As an example, lets consider the interaction between two applications:
App1 sends a message to a broker via a firewall
The broker sends a message to App2 via a firewall
App2 returns results to App1, using broker and firewall
By the way, App1 and App2 are deployed as two EARs in a single Weblogic instance. This simple form of interaction should not be implemented by the complex process outlined above.
Most processes require an answer right here and now, but unfortunately some systems are unavailable during several hours a day. You can accept data and promise to handle the request later. To do this safely you can either store data in a database or put a message on a queue.
Queues are an important piece of middleware that is well understood, widely available on many different platforms (most notably mainframes) and can be configured to never loose a message and be always available.
Therefore I consider queues an essential part of any non-trivial infrastructure.
The basic concepts of security are identity and confidentiality. Within a company infrastructure both are addressed by plain SSL connections. There's more to security, but we'll save that for later. My rule is that simple problems require simple solutions, so I'm claiming that SSL will do most of the time.
Angle brackets are performance hogs. XML is inefficient in network bandwidth use and requires costly marshalling and unmarshalling. It may be easy to use for developers, but the cost of infrastructure in terms of servers and networks may easily outweigh the benefits of development efficiency.
I'll even go one step further: XML was never intended to be used at runtime. Using concepts like XMLSchema we have a powerful, machine readable way to define messages. But does this imply we need all that dead weight between angle brackets all of the time? Again, following the simplicity rule I would rather choose a message format that can be parsed and transported efficiently. Like in the security case there is more to say on this topic later.
Batch processing differs from OLTP. Batches are about hundredths or thousandths of messages each hour or day. If you handle each message as a unique item, looking up the location of the service that should handle it, translate contents to XML, send it to a broker over a network, translate to Esperanto, send to another server over a network, translate to more XML, then call a service, then send the result back the other way around, batches will take down your infrastructure when volume starts to grow.
You may come away with this for OLTP but it will fail miserably for large numbers of messages.

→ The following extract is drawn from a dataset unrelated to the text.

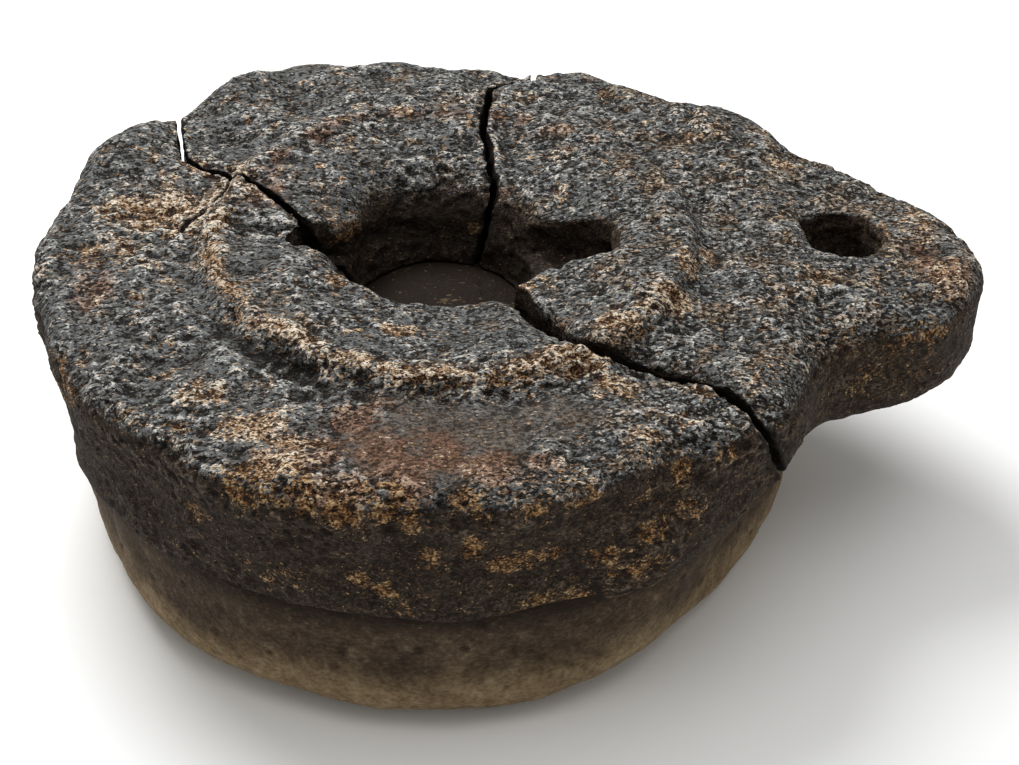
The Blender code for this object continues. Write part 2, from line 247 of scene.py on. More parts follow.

So treat batches with the respect they deserve and design a solution that balances runtime performance and design time efficiency.
The list so far
What we need in infrastructure so far is the list of concepts and tools below:
- a directory that allows software to find other software, even if the target moves
- a mechanism to postpone processing to a later point in time
- a solution to ensure confidentiality and identity
- an efficient message format
- a batch processing strategy that can cope with large numbers of messages
Life isn't always easy
You may end up composing a service out of smaller services to offer easy access or capture knowledge about how to use services.
Services may not speak the same language.
Sometimes you are forced to encrypt a portion of a message because it is send as part of a larger message that shouldn't be readable while it passes through infrastructure.
The items above are valid concerns that become important at the fringes of your company or department infrastructure:
Composing services into a larger service stores knowledge and is therefore a useful concept. It also improves efficiency if the services are called over a slow network.
It is useful to standardize on a common dialect to be used throughout the enterprise. If you cannot start from scratch you will need something to translate between dialects. Also, standards are fine for exchanging data with business partners, but they may be to cumbersome to use in the enterprise. So we need something to translate at the borders. Maybe there's a standard XML format for the exchange of messages in an industry.
In business-to-business message exchange we can imagine a broker service that forwards messages based on characteristics in a header section. The body of the message may be highly confidential, so it should be encrypted. This is where SSL falls short and we need something more sophisticated.
In this article I argued that within an enterprise we rarely need brokers and can get by using simple measures like directories and SSL connections. If the enterprise grows or you start exchanging information with business partners, you may need more sophisticated infrastructure. So, brokers, XML and the full plethora of WS* standards fit nicely in your DMZ but are overkill elsewhere.